## INSTRUCTION
Reproduce each line from the first in the data through the line that contains "(0.91, 0.91, 0.945))" exactly; give nothing else.

## MATERIAL PROVIDED
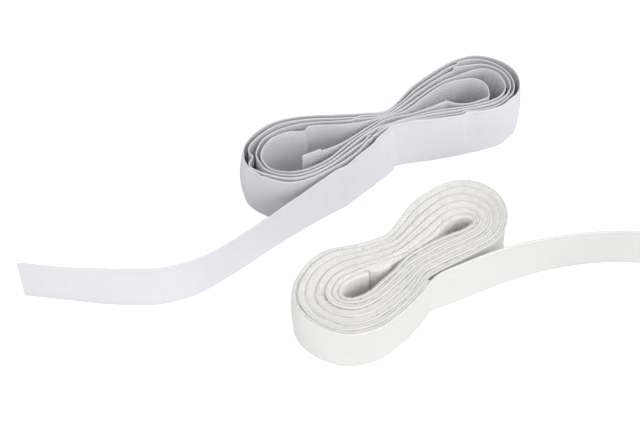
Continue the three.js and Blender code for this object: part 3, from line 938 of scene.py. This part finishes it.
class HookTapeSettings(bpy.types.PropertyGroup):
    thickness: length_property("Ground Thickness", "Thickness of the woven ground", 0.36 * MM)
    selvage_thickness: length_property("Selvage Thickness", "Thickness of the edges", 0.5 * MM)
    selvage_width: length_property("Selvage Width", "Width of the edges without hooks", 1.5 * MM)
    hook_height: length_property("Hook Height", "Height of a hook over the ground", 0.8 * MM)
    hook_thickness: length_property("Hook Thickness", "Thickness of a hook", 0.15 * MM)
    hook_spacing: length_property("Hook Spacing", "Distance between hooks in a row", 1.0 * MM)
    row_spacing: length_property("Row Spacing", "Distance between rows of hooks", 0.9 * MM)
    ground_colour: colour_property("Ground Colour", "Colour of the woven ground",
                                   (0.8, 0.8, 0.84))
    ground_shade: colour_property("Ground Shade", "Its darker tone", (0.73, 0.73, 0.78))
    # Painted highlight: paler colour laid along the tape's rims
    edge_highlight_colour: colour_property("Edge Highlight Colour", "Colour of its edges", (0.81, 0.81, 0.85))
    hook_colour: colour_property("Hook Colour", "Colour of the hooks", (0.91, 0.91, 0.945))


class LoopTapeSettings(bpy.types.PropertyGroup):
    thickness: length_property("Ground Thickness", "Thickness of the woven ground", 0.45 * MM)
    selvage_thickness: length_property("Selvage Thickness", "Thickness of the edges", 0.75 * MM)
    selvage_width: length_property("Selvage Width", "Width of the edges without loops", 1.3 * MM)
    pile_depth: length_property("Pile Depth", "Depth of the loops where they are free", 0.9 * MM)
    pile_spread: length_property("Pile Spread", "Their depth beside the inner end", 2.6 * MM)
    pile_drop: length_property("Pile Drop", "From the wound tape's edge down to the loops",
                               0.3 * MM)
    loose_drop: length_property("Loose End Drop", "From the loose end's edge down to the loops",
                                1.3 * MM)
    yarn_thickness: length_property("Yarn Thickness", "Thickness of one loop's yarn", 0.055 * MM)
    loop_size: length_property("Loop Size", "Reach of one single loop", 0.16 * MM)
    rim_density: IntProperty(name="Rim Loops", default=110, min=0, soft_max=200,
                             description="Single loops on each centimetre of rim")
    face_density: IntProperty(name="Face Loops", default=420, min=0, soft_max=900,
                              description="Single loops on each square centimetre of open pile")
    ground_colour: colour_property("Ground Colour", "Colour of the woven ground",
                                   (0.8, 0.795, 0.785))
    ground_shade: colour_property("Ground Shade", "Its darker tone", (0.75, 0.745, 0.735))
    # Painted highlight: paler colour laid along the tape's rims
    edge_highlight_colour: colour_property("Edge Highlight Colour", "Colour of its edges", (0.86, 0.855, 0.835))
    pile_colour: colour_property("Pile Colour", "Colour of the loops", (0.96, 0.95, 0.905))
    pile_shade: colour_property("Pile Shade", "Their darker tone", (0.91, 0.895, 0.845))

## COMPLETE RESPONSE
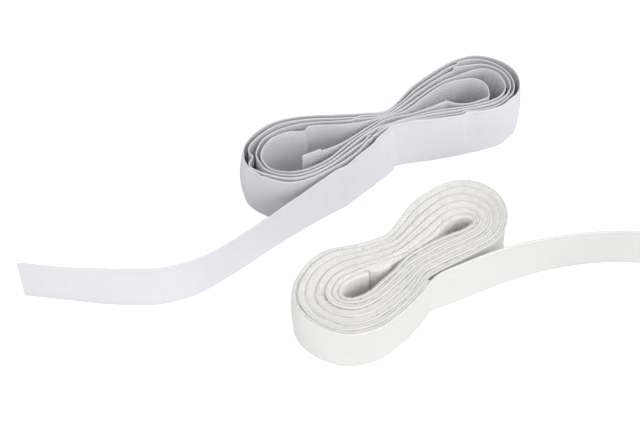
Continue the three.js and Blender code for this object: part 3, from line 938 of scene.py. This part finishes it.
class HookTapeSettings(bpy.types.PropertyGroup):
    thickness: length_property("Ground Thickness", "Thickness of the woven ground", 0.36 * MM)
    selvage_thickness: length_property("Selvage Thickness", "Thickness of the edges", 0.5 * MM)
    selvage_width: length_property("Selvage Width", "Width of the edges without hooks", 1.5 * MM)
    hook_height: length_property("Hook Height", "Height of a hook over the ground", 0.8 * MM)
    hook_thickness: length_property("Hook Thickness", "Thickness of a hook", 0.15 * MM)
    hook_spacing: length_property("Hook Spacing", "Distance between hooks in a row", 1.0 * MM)
    row_spacing: length_property("Row Spacing", "Distance between rows of hooks", 0.9 * MM)
    ground_colour: colour_property("Ground Colour", "Colour of the woven ground",
                                   (0.8, 0.8, 0.84))
    ground_shade: colour_property("Ground Shade", "Its darker tone", (0.73, 0.73, 0.78))
    # Painted highlight: paler colour laid along the tape's rims
    edge_highlight_colour: colour_property("Edge Highlight Colour", "Colour of its edges", (0.81, 0.81, 0.85))
    hook_colour: colour_property("Hook Colour", "Colour of the hooks", (0.91, 0.91, 0.945))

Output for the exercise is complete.